Either way, you were a nuisance and that was pretty much all you did for seven years.

There was that one early miscarriage in high school. I never had a positive pee test, but as I bled painfully into the ocean during a spoiled summer vacation, I knew it was more than a period. Even at 16, I felt a sort of mourning for the baby I knew I'd want someday.

And then there was Jordan. There were a lot of months of false alarms, and lot of precious dollars wasted on First Response early pregnancy tests. There were a lot of tears shed, and a lot of basal body temperatures taken. I really hated you for about eight months.

But of course it was all forgotten the day before Valentine's Day; the day I found out that my life was about to change.

You gave me the gift of an early rounding of my otherwise slim belly. While other women lamented the need for maternity wear, I silently thanked you for the gift of being "annoyingly" tilted in my pelvis.

We were making a baby and the world knew.

I felt the flutters of wiggly life in early May, the weekend of Mother's Day. But no matter how still I lay, no matter the gallons of heartburn-inviting orange juice I chugged, I'd never feel her again.

By late May we knew we'd never hold this living, breathing, pink and squealing newborn baby in our arms.

My belly disappeared, along with the life inside it, and I sunk into a crippling depression. I blamed myself. And I blamed you. I was consumed by anger for a long time.

It wasn’t your fault, I know, but you took the hatred and kept on regardless. Thanks for understanding that I needed to blame something. I just needed somewhere, anywhere, for my pain to rest. You were the unlucky scapegoat of that.

And then came Kelsey. My pregnancy was saturated in fear, but you kept it textbook. And on a miserably hot day in August 1995, after 16 hours of relentless contractions, out she came. With my three hefty pushes and your oxytocin, a new life was born.

I was too busy falling in love with her to thank you.

So thank you for her. And thank you for the next baby, and the next. I wasn’t expecting either of those two guys, but as it turns out, two of the best things in my life were people I didn’t know I needed.  

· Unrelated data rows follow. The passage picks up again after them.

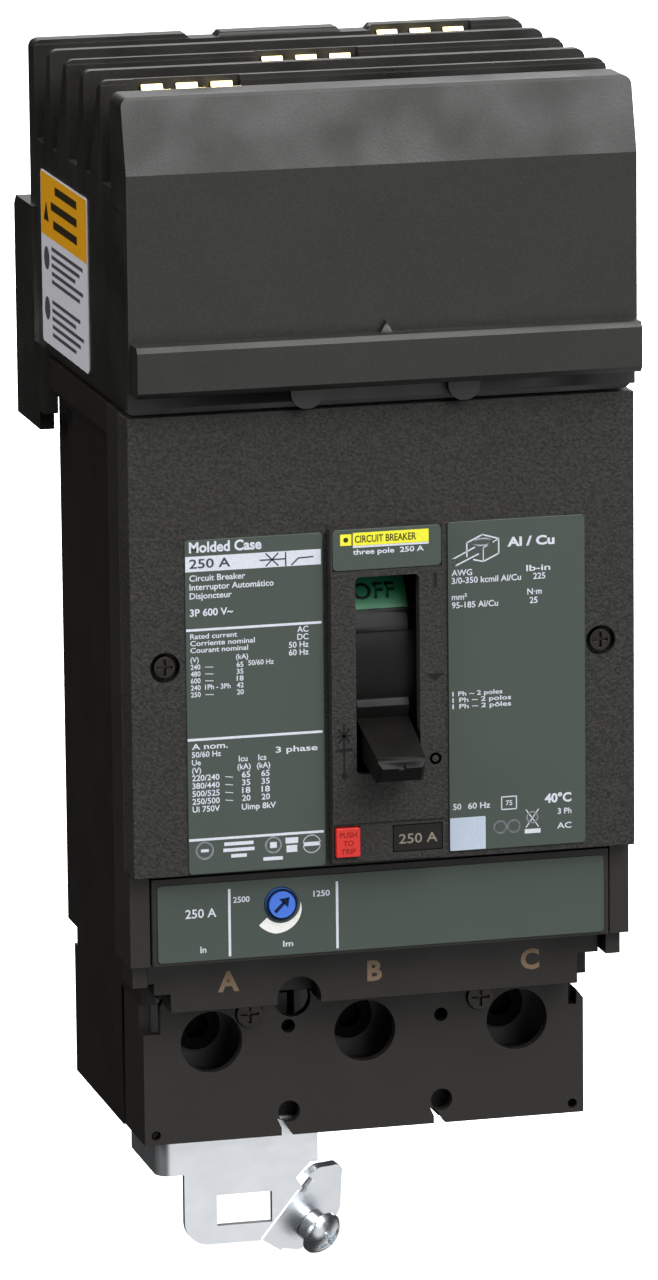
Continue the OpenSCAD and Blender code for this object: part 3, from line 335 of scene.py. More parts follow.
def metal(name, hex_value, roughness, size, stretch, uneven=0.1, depth=0.001, gloss=0.05):
    """Metal whose finishing lines or plating grains are size mm and drawn out by stretch."""
    material, tree, shader = start(name, {"Metallic": 1.0})
    lines = noise(tree, size, 4.0, stretch)
    cloud = noise(tree, 6.0, 2.0)
    vary_colour(tree, shader, linear(hex_value), spread(tree, cloud, 1 - uneven, 1 + uneven / 3))
    tree.links.new(spread(tree, lines, roughness - gloss, roughness + gloss), shader.inputs["Roughness"])
    relief(tree, shader, lines, depth)
    return material


def zinc_sheet():
    """Bright zinc on rolled sheet: silvery, with rolling lines across the strip."""
    return metal("zinc_plated_sheet", "f2f6fa", 0.38, 1.2, (0.3, 1.0, 1.0), 0.05, 0.0006, 0.03)


def zinc_turned():
    """Bright zinc on cold-headed screws and turned pins."""
    return metal("zinc_plated_screw", "dfe4e8", 0.26, 0.8, (1.0, 1.0, 1.0), 0.12, 0.001)


def black_screw():
    """Black-phosphated screw steel: dark, patchy and half dull."""
    return metal("phosphated_steel", "3b3936", 0.4, 0.6, (1.0, 1.0, 1.0), 0.3, 0.003)


def black_oxide():
    """Steel set screws deep in the lug pockets, coloured near-black as painted shade of the pockets,
    nearly without shine.
    """
    return metal("black_oxide_steel", "1c1b1a", 0.55, 0.6, (1.0, 1.0, 1.0), 0.2, 0.001)


def plated_jaw():
    """Plated copper alloy of the jaw fingers, bright cream-gold, with lines along them."""
    return metal("plated_copper_alloy", "f2dca0", 0.24, 0.6, (1.0, 1.0, 0.2), 0.1)


def drawn_steel():
    """Bright drawn spring wire and ground pins."""
    return metal("drawn_spring_steel", "a9adb0", 0.32, 0.4, (1.0, 1.0, 0.1))


def nickel_sheet():
    """Nickel-plated steel splitter plates and magnet yokes."""
    return metal("nickel_plated_sheet", "b3b3ab", 0.3, 0.7, (0.2, 1.0, 1.0))


def copper_strap():
    """Bare rolled copper, slightly tarnished."""
    return metal("rolled_copper", "c98a5e", 0.34, 0.7, (1.0, 1.0, 0.15), 0.25)


def contact_silver():
    """Sintered silver alloy contact tips, fine-grained and matt."""
    return metal("sintered_silver_alloy", "dcdad2", 0.45, 0.25, (1.0, 1.0, 1.0), 0.12, 0.004)


def lug_aluminium():
    """Tin-plated extruded aluminium, dull, with extrusion lines along the wire; its colour is darkened
    as painted shade of the deep lug pockets.
    """
    return metal("tin_plated_aluminium", "6e6f6e", 0.55, 0.5, (1.0, 1.0, 0.08), 0.1, 0.004)


def bimetal_strip():
    """Rolled bimetal strip, straw-coloured from heat treatment."""
    return metal("rolled_bimetal", "bfa472", 0.36, 0.6, (1.0, 1.0, 0.2), 0.2)


def rotor_thermoset():
    """Bulk moulding compound of the rotor: brown, glass-filled, dull."""
    return moulded("bulk_moulding_compound", linear("5e3a2a"), 0.55, 0.7, 0.02, 0.2)


def tan_polyester():
    """Glass-filled polyester of the trip bar."""
    return moulded("glass_filled_polyester", linear("a58a5c"), 0.5, 0.5, 0.01, 0.12)


# Mesh helpers ------------------------------------------------------------------------------------

def finish_piece(name, bm, material, body, smooth=False):
    """Turns a bmesh into a piece that rides on a body."""
    mesh = bpy.data.meshes.new(name)
    bm.to_mesh(mesh)
    bm.free()
    piece = bpy.data.objects.new(name, mesh)
    bpy.context.scene.collection.objects.link(piece)
    mesh.materials.append(material)
    if smooth:
        mesh.shade_smooth()
        mesh.set_sharp_from_angle(angle=math.radians(SHARP_ANGLE))
    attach(piece, body)
    return piece


def soften(node, material, width, shortest=0.0):
    """Stands in for a CAD shell with a copy whose sharp outer edges are rounded by width mm.

    Edges shorter than shortest mm stay sharp, so that small round holes keep their form."""
    cad = NODES[node]
    bm = bmesh.new()
    bm.from_mesh(cad.data)
    bmesh.ops.remove_doubles(bm, verts=bm.verts, dist=MERGE_DISTANCE * MM)
    bmesh.ops.dissolve_limit(bm, angle_limit=math.radians(FLAT_ANGLE), verts=bm.verts,
                             edges=bm.edges, use_dissolve_boundaries=False, delimit={"NORMAL"})
    weight = bm.edges.layers.float.new("bevel_weight_edge")
    for e in bm.edges:
        if (e.is_manifold and e.is_convex and e.calc_face_angle(0) > math.radians(EDGE_ANGLE)
                and e.calc_length() > shortest * MM):
            e[weight] = 1.0
    piece = finish_piece(node + "_finished", bm, material, cad["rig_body"], smooth=True)
    bevel = piece.modifiers.new("edge_radius", "BEVEL")
    bevel.limit_method = "WEIGHT"
    bevel.width = width * MM
    bevel.segments = BEVEL_SEGMENTS
    bevel.profile = 0.5
    bevel.harden_normals = True
    bevel.use_clamp_overlap = True
    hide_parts(node)
    return piece


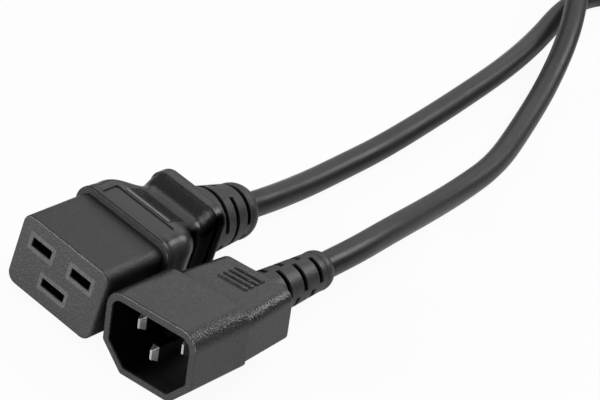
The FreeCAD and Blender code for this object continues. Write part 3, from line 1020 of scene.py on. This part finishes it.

So it was with them. For all of the loathing I felt in the early years, for the years I felt like you were failing me, for the times I thought you were broken, you showed up. You made my life what it is. You made me who I am.

I know you thought our baby making days were over, so the two extra kids, in two years time, ten years later, probably came as a surprise to you. And when everyone else lamented my “advanced maternal age,” you showed them that we wouldn’t be defined by any statistic.

Together, we made two huge babies. Well done. Eleven pounds is a little excessive, but if nothing else, you gave me the bragging rights of pushing out a giant baby in my kitchen.

We are 42 now; things started to fall apart about a year ago. The books and the doctors said it was perimenopause. It felt weird saying "My childbearing days are over." It felt weird saying that you were done, whether I was or not.

But once our days of working toward a common goal were done, I was ready to be done with you. A week wasted every month seemed unnecessarily torturous when your services would no longer be required. When the really heavy bleeding started, I figured you were as done with me as I was done with you.

I’m not sure why you tried to kill me, but I’m going to let that one go. I’ve put you through a lot in the last 30 years; a few months of hemorrhaging seems like a relatively small price to pay.

When the gynecologist said it was time to go, I cheered. Out loud even. It’s not you I hate, it’s just everything you bring with you.

Now we say goodbye. I’ve felt entirely indifferent about today for the last few months, but tears well as I write this. I guess you’re more important to me than I thought.

It’s weird to say goodbye to an organ, but you feel more like a friend. For all the nuisance you have been, you’ve also given me all the things I love the very most in the world.

Thanks for that. And sorry about the incineration.